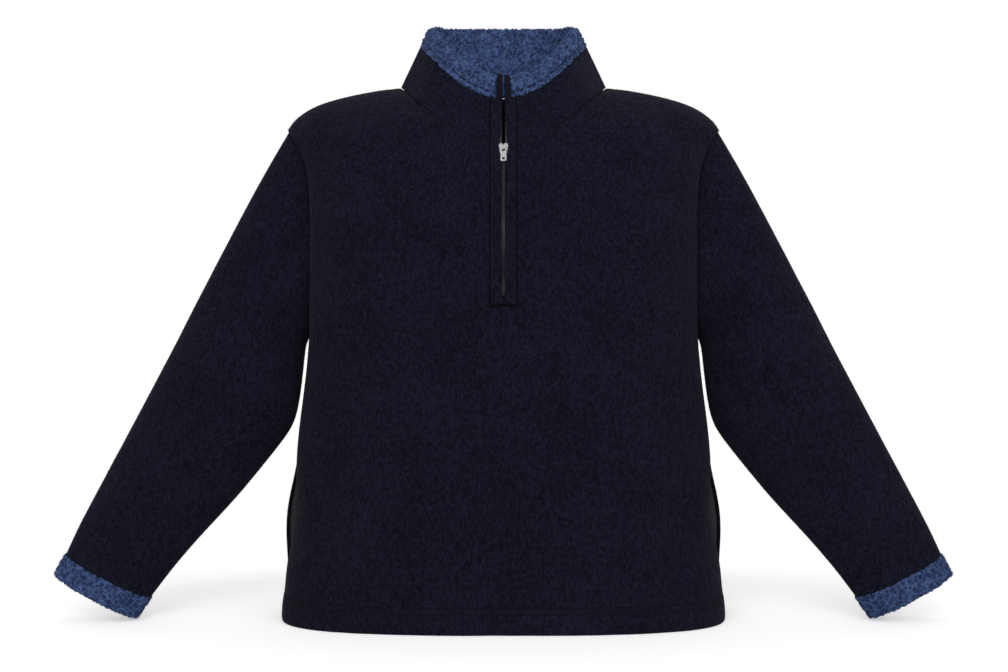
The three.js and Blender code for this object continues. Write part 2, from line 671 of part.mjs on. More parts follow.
/** A rectangle in x and z for a plate. */
function oblong(halfWidth, bottom, top) {
  const shape = new THREE.Shape();
  shape.moveTo(-halfWidth, bottom);
  shape.lineTo(halfWidth, bottom);
  shape.lineTo(halfWidth, top);
  shape.lineTo(-halfWidth, top);
  shape.closePath();
  return shape;
}

/** Outline of the slider's plates: two shoulders at the top, narrowing to the bottom. */
function sliderOutline() {
  const [wide, narrow, half] = [SLIDER.width / 2, SLIDER.waist / 2, SLIDER.length / 2];
  const shape = new THREE.Shape();
  shape.moveTo(-narrow, -half);
  shape.lineTo(narrow, -half);
  shape.lineTo(narrow + 0.4, -half + 1);
  shape.lineTo(wide, half - 4.6);
  shape.lineTo(wide, half - 1.6);
  shape.lineTo(wide - 1.2, half);
  shape.lineTo(1.6, half);
  shape.lineTo(0, half - 1.8);
  shape.lineTo(-1.6, half);
  shape.lineTo(-wide + 1.2, half);
  shape.lineTo(-wide, half - 1.6);
  shape.lineTo(-wide, half - 4.6);
  shape.lineTo(-narrow - 0.4, -half + 1);
  shape.closePath();
  return shape;
}

/** The bail: an arch along the slider that the pull's bar runs under. */
function bail() {
  const shape = new THREE.Shape();
  const top = BAIL.height;
  const plateTop = LAY + 0.3 + SLIDER.frontPlate / 2;
  shape.moveTo(-BAIL.outer / 2, plateTop);
  shape.lineTo(-BAIL.inner / 2, plateTop);
  shape.lineTo(-BAIL.inner / 2, BAIL.clear - 0.6);
  shape.lineTo(-BAIL.inner / 2 + 0.6, BAIL.clear);
  shape.lineTo(BAIL.inner / 2 - 0.6, BAIL.clear);
  shape.lineTo(BAIL.inner / 2, BAIL.clear - 0.6);
  shape.lineTo(BAIL.inner / 2, plateTop);
  shape.lineTo(BAIL.outer / 2, plateTop);
  shape.lineTo(BAIL.outer / 2, top - 1);
  shape.lineTo(BAIL.outer / 2 - 1, top);
  shape.lineTo(-BAIL.outer / 2 + 1, top);
  shape.lineTo(-BAIL.outer / 2, top - 1);
  shape.closePath();
  const geometry = new THREE.ExtrudeGeometry(shape, { depth: BAIL.width, bevelEnabled: false });
  geometry.translate(0, 0, -BAIL.width / 2);
  // The outline's first axis runs along the zip and its second stands out from it.
  geometry.applyMatrix4(new THREE.Matrix4().set(0, 0, 1, 0, 0, -1, 0, 0, 1, 0, 0, 0, 0, 0, 0, 1));
  return geometry;
}

/** Slider: two plates on a post between the tapes, with the bail on the front one. */
function zipSlider() {
  const frontFrom = LAY + 0.3;
  const half = SLIDER.length / 2;
  const backFrom = -TAPE.wall - 0.5 - SLIDER.backPlate;
  const parts = [
    plate(sliderOutline(), frontFrom, frontFrom + SLIDER.frontPlate),
    plate(sliderOutline(), backFrom, backFrom + SLIDER.backPlate),
    plate(oblong(SLIDER.post / 2, half - 4.4, half - 2.4), backFrom + 0.4, frontFrom + 0.4),
    bail(),
  ].map(solidOf);
  return geometryOf(parts.slice(1).reduce((body, part) => body.add(part), parts[0]));
}

/** Pull tab: a bar under the bail, a window that clears the bail, and a small slot near its end. */
function zipPull() {
  const [wide, end] = [PULL.width / 2, -PULL.length];
  const shape = new THREE.Shape();
  shape.moveTo(-wide, PULL.top - 0.4);
  shape.lineTo(-wide + 0.4, PULL.top);
  shape.lineTo(wide - 0.4, PULL.top);
  shape.lineTo(wide, PULL.top - 0.4);
  shape.lineTo(wide - 0.5, -PULL.windowDown - 1.5);
  shape.lineTo(wide, end + 4);
  shape.lineTo(wide, end + 1.2);
  shape.lineTo(wide - 1.2, end);
  shape.lineTo(-wide + 1.2, end);
  shape.lineTo(-wide, end + 1.2);
  shape.lineTo(-wide, end + 4);
  shape.lineTo(-wide + 0.5, -PULL.windowDown - 1.5);
  shape.closePath();
  shape.holes.push(oblong(PULL.windowHalf, -PULL.windowDown, -PULL.top));
  shape.holes.push(oblong(PULL.holeHalf, end + 1.8, end + 4.4));
  return plate(shape, -PULL.wall / 2, PULL.wall / 2);
}

/** The zip's metal parts, set square to the cloth where the slider stands. */
function zipHardware() {
  const group = new THREE.Group();
  const foot = zipPoint(SLIDER_Z, 0, 0);
  const out = zipPoint(SLIDER_Z, 0, 1).sub(foot);
  group.position.copy(foot);
  group.rotation.x = -Math.atan2(out.z, -out.y);
  const pull = piece('zip_pull', zipPull(), METAL);
  pull.position.set(0, -PULL.axisOut, 0);
  group.add(piece('zip_slider', zipSlider(), METAL), pull);
  return group;
}

// ---------------------------------------------------------------- pockets
/** A pocket bag on the wearer's left (turn 1) or right (turn -1): a sheet folded behind the front. */
function pocketBag(turn) {
  const lastColumn = frontGrids.columns.length - 1;
  const [low, high] = [POCKET_HEIGHTS[0], MOUTH.top];
  const grid = POCKET_HEIGHTS.map((z) => {
    const row = PANEL_HEIGHTS.indexOf(z);
    const along = (z - low) / (high - low);
    const gap = POCKET.pinch + (POCKET.gap - POCKET.pinch) * pow(sin(PI * along), 0.6);
    const behind = (k, depth) => {
      const column = turn > 0 ? lastColumn - k : k;
      return frontGrids.inner[row][column].clone().addScaledVector(frontGrids.normals[row][column], -depth);
    };
    const layer = (depth) => Array.from({ length: POCKET_COLUMNS }, (_, k) => behind(k, depth));
    const frontLayer = layer(POCKET.clear);
    const backLayer = layer(POCKET.clear + 2 * POCKET.wall + gap).slice(2).reverse();
    const fold = frontLayer[frontLayer.length - 1].clone().lerp(backLayer[0], 0.5);
    fold.x -= turn * POCKET.turn;
    const seamX = panelEdge(BACK, z).width - CLOTH - 2 * POCKET.clear;
    const end = point(turn * (seamX - POCKET.clear), POCKET.backReach, z);
    const inwards = POCKET.inset + POCKET.slack * mouthGape(z);
    const beside = point(turn * (seamX - inwards), -POCKET.backReach, z);
    return [...frontLayer, fold, ...backLayer, beside, end];
  });
  const normals = gridNormals(grid);
  const inner = grid.map((line, r) => line.map((place, c) => (
    place.clone().addScaledVector(normals[r][c], turn * POCKET.wall))));
  return clothBody(grid, inner);
}

// ---------------------------------------------------------------- assembly
const garment = new THREE.Group();
garment.add(
  piece('front', frontPanel(frontGrids), FLEECE),
  piece('back', clothBody(backGrids.outer, backGrids.inner), FLEECE),
  piece('collar', collarShell(), FLEECE),
  piece('collar_lining', collarLining(), SHERPA),
  zipHardware(),
);
[['left', 1], ['right', -1]].forEach(([side, turn]) => {
  garment.add(
    piece(`sleeve_${side}`, sleeveTube(turn), FLEECE),
    piece(`cuff_${side}`, cuffTube(turn), SHERPA),
    piece(`placket_${side}`, placketLip(turn), FLEECE),
    piece(`zip_tape_${side}`, zipTape(turn), WOVEN),
    piece(`pocket_${side}`, pocketBag(turn), POCKETING),
  );
});

export default garment;
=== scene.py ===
"""Looks for a quarter-zip fleece pullover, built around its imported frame. Metres, +Z up, front faces -Y."""

from __future__ import annotations

import logging
import math
import random
from dataclasses import dataclass, field
from enum import Enum
from typing import Callable, Sequence

import bmesh
import bpy
import numpy as np
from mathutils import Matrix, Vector, noise
from mathutils.bvhtree import BVHTree

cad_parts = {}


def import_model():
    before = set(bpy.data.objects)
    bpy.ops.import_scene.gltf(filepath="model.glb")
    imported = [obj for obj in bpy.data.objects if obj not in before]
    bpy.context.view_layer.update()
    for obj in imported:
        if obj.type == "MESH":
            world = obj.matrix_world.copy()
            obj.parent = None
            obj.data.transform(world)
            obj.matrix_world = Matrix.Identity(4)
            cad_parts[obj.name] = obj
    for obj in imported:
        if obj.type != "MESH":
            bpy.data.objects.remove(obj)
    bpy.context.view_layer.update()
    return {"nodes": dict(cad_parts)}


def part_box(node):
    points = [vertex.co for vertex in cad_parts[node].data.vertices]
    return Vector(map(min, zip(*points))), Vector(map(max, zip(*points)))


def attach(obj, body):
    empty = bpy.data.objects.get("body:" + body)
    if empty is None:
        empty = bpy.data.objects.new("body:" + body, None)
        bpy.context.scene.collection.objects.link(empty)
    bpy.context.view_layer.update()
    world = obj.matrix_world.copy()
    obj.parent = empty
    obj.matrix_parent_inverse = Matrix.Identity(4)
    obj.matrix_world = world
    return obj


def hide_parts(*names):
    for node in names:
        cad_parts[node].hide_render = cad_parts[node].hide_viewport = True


LOG = logging.getLogger("pullover")
Rgb = tuple[float, float, float]


class Side(Enum):
    """Which face of a garment a fold lies on."""

    FRONT = -1
    BACK = 1


class Held(Enum):
    """How a cloth piece is held in place."""

    DRAPED = "draped"
    STRETCHED = "stretched"
    FOLDED = "folded"


# ---------------------------------------------------------------- shader maths
class Value:
    """A shader socket that Python operators act on by adding Math nodes."""

    def __init__(self, graph: "Graph", socket: bpy.types.NodeSocket) -> None:
        """Keeps the graph and the socket.

        Args:
            graph: the graph that new nodes go into.
            socket: the output socket that holds the value.
        """
        self.graph = graph
        self.socket = socket

    def _math(self, operation: str, first: object, second: object) -> "Value":
        """Adds one Math node.

        Args:
            operation: the node's operation.
            first: its first value.
            second: its second value.

        Returns:
            The node's result.
        """
        return self.graph.node("ShaderNodeMath", {"operation": operation}, {0: first, 1: second})

    def __add__(self, other: object) -> "Value":
        """Sum."""
        return self._math("ADD", self, other)

    def __sub__(self, other: object) -> "Value":
        """Difference."""
        return self._math("SUBTRACT", self, other)

    def __rsub__(self, other: object) -> "Value":
        """Difference from a plain number."""
        return self._math("SUBTRACT", other, self)

    def __mul__(self, other: object) -> "Value":
        """Product."""
        return self._math("MULTIPLY", self, other)

    def __truediv__(self, other: object) -> "Value":
        """Quotient."""
        return self._math("DIVIDE", self, other)

    def __pow__(self, other: object) -> "Value":
        """Power."""
        return self._math("POWER", self, other)

    def __abs__(self) -> "Value":
        """Size without sign."""
        return self._math("ABSOLUTE", self, 0.0)

    def above(self, level: float) -> "Value":
        """1 where the value is over a level, and 0 elsewhere."""
        return self._math("GREATER_THAN", self, level)

    def band(self, centre: float, half_width: float) -> "Value":
        """A soft line: 1 at the centre, falling to 0 at half a width from it.

        Args:
            centre: the value in the middle of the line.
            half_width: how far the line reaches to each side.

        Returns:
            The line's strength.
        """
        near = 1.0 - abs(self - centre) / half_width
        return self._math("MAXIMUM", near, 0.0)

    __radd__ = __add__
    __rmul__ = __mul__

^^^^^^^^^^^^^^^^

WRITTEN INSTRUCTION: Exactly and only the lines from the line that contains "obj.matrix_world = Matrix.Identity(4)" through the line that contains "points = [vertex.co" are to be repeated as they stand.

SOLUTION:
            obj.matrix_world = Matrix.Identity(4)
            cad_parts[obj.name] = obj
    for obj in imported:
        if obj.type != "MESH":
            bpy.data.objects.remove(obj)
    bpy.context.view_layer.update()
    return {"nodes": dict(cad_parts)}


def part_box(node):
    points = [vertex.co for vertex in cad_parts[node].data.vertices]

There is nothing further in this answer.